Tuesdays waves are forecast to be bigger than those in April 2020, which required evacuations in some coast suburbs. Cook Strait ferry services operated by Interislander had been cancelled on Tuesday and potentially Wednesday, while Bluebridge was warning passengers of potential disruptions.
The regions set to be hit the hardest on Tuesday included whiro Bay, Island Bay, Houghton Bay, Lyall Bay, Moa Point, Reef, Flax, Eve and Breakers Bays, Seatoun and Karaka Bays.
Large waves are expected in the inner harbour area at Petone and Eastbourne, but the impacts weren’t expected to be as significant as that for the South Coast.
Chris Loveday put out sandbags with the help of his neighbours on Monday.
whiro Bay resident Chris Loveday, whose home was badly damaged by waves last April, was on Monday putting sandbags around his house in preparation.
The south and east Wairarapa Coast were also to be affected Ocean Beach, Palliser Bay, the mouth and spit of Lake Onoke, Lake Ferry, Te Kopi, Whatarangi, Ngawi, Mangatoetoe, Cape Palliser, Riversdale, Castlepoint, Whakataki, Mataikona and Mataikona Road.
Updated modelling released on Monday night showed the high tide on Tuesday morning was likely to result in similar damage to the Owhiro Bay weather event last year that saw waves crash over the road.
The bad weather was forecast to continue through to Tuesday evening, with more significant impacts, similar to the 2013 storm, expected due to the evening tide.
People living close to swell and surf exposed coastlines should be prepared for the likely possibility of wave overtopping and flooding of roads, WREMO warned.
The emergency management office also warned of potential property damage, debris and driftwood scattering, and potential road closures due to sand and gravel.

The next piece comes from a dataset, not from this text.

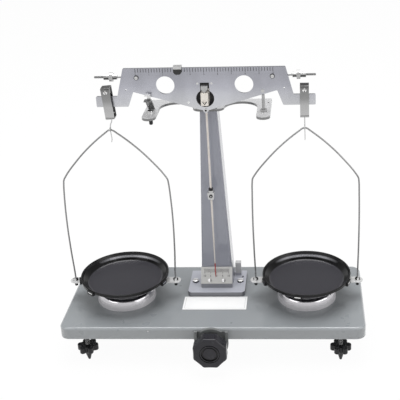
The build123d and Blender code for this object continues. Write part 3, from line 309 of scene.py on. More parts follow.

Anyone who had their homes damaged by storms in the past was being told to prepare for these potential impacts again.
WREMO advised residents to pack a 24-hour grab bag with necessities, bring pets inside, move important items out of harms way, and check on neighbours who might need support. People were also being reminded to avoid affected areas, stay out of the water and take extra care on coastal roads.
Instances of road debris and damage could be reported to the location council, and anyone requiring emergency assistance should call 111.